Exercise
Produce the listing below again, exactly as shown.

Supplied information
________________

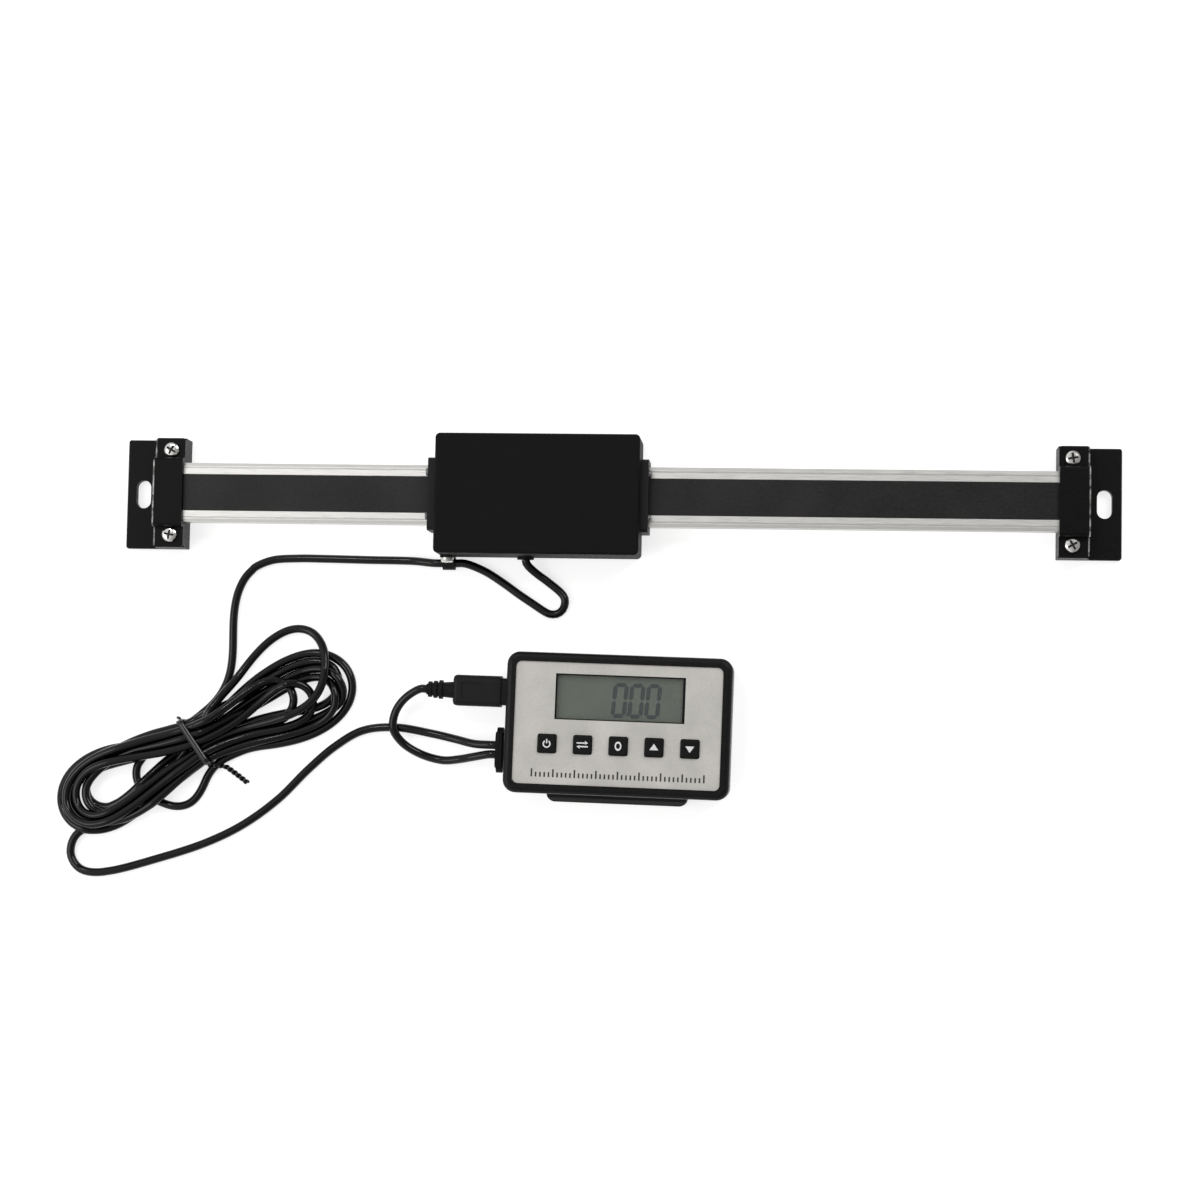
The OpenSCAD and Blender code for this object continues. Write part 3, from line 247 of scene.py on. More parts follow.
def smooth(points, step):
    """Points at even steps along a smooth curve through the given ones. A fourth number of a
    point, how firmly it stays, is carried along."""
    p = np.array([tuple(q) + (LOOSE,) * (4 - len(q)) for q in points], float)
    p = np.vstack([2 * p[0] - p[1], p, 2 * p[-1] - p[-2]])
    out = []
    for i in range(1, len(p) - 2):
        a, b, c, d = p[i - 1:i + 3]
        t0 = 0.0
        t1 = t0 + np.linalg.norm((b - a)[:3]) ** 0.5
        t2 = t1 + np.linalg.norm((c - b)[:3]) ** 0.5
        t3 = t2 + np.linalg.norm((d - c)[:3]) ** 0.5
        for t in np.linspace(t1, t2, SMOOTH_PARTS, endpoint=False):
            a1 = (t1 - t) / (t1 - t0) * a + (t - t0) / (t1 - t0) * b
            a2 = (t2 - t) / (t2 - t1) * b + (t - t1) / (t2 - t1) * c
            a3 = (t3 - t) / (t3 - t2) * c + (t - t2) / (t3 - t2) * d
            b1 = (t2 - t) / (t2 - t0) * a1 + (t - t0) / (t2 - t0) * a2
            b2 = (t3 - t) / (t3 - t1) * a2 + (t - t1) / (t3 - t1) * a3
            out.append((t2 - t) / (t2 - t1) * b1 + (t - t1) / (t2 - t1) * b2)
    out.append(p[-2])
    out = np.array(out)
    gone = np.linalg.norm(np.diff(out[:, :3], axis=0), axis=1)
    walked = np.concatenate([[0], np.cumsum(gone)])
    at = np.linspace(0, walked[-1], max(2, int(round(walked[-1] / step)) + 1))
    return np.stack([np.interp(at, walked, out[:, k]) for k in range(4)], axis=1)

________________

Response to the exercise
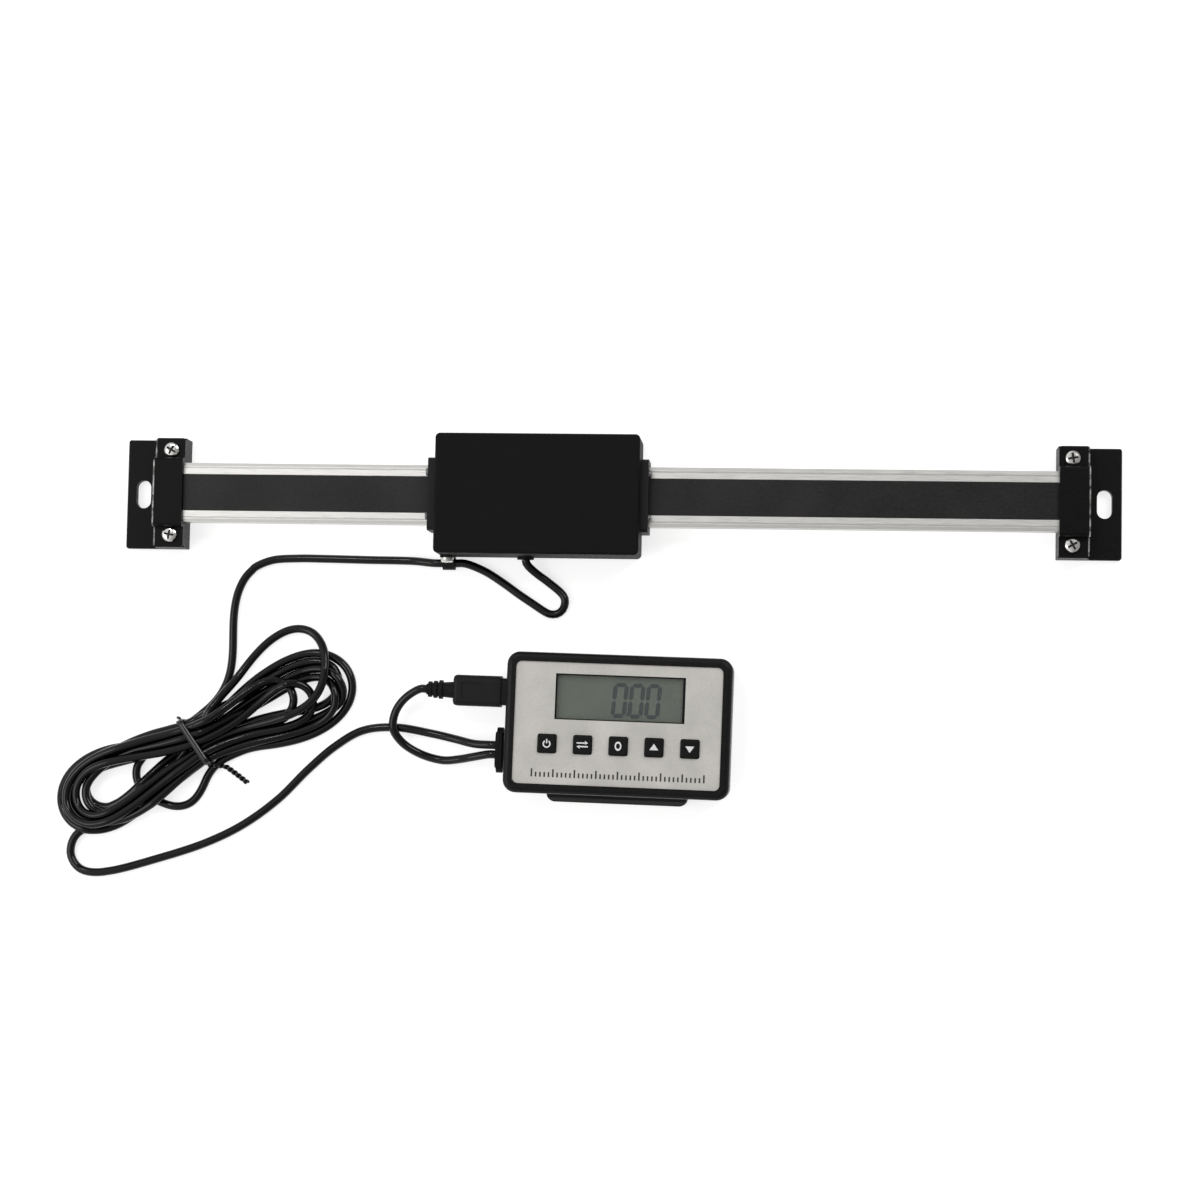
The OpenSCAD and Blender code for this object continues. Write part 3, from line 247 of scene.py on. More parts follow.
def smooth(points, step):
    """Points at even steps along a smooth curve through the given ones. A fourth number of a
    point, how firmly it stays, is carried along."""
    p = np.array([tuple(q) + (LOOSE,) * (4 - len(q)) for q in points], float)
    p = np.vstack([2 * p[0] - p[1], p, 2 * p[-1] - p[-2]])
    out = []
    for i in range(1, len(p) - 2):
        a, b, c, d = p[i - 1:i + 3]
        t0 = 0.0
        t1 = t0 + np.linalg.norm((b - a)[:3]) ** 0.5
        t2 = t1 + np.linalg.norm((c - b)[:3]) ** 0.5
        t3 = t2 + np.linalg.norm((d - c)[:3]) ** 0.5
        for t in np.linspace(t1, t2, SMOOTH_PARTS, endpoint=False):
            a1 = (t1 - t) / (t1 - t0) * a + (t - t0) / (t1 - t0) * b
            a2 = (t2 - t) / (t2 - t1) * b + (t - t1) / (t2 - t1) * c
            a3 = (t3 - t) / (t3 - t2) * c + (t - t2) / (t3 - t2) * d
            b1 = (t2 - t) / (t2 - t0) * a1 + (t - t0) / (t2 - t0) * a2
            b2 = (t3 - t) / (t3 - t1) * a2 + (t - t1) / (t3 - t1) * a3
            out.append((t2 - t) / (t2 - t1) * b1 + (t - t1) / (t2 - t1) * b2)
    out.append(p[-2])
    out = np.array(out)
    gone = np.linalg.norm(np.diff(out[:, :3], axis=0), axis=1)
    walked = np.concatenate([[0], np.cumsum(gone)])
    at = np.linspace(0, walked[-1], max(2, int(round(walked[-1] / step)) + 1))
    return np.stack([np.interp(at, walked, out[:, k]) for k in range(4)], axis=1)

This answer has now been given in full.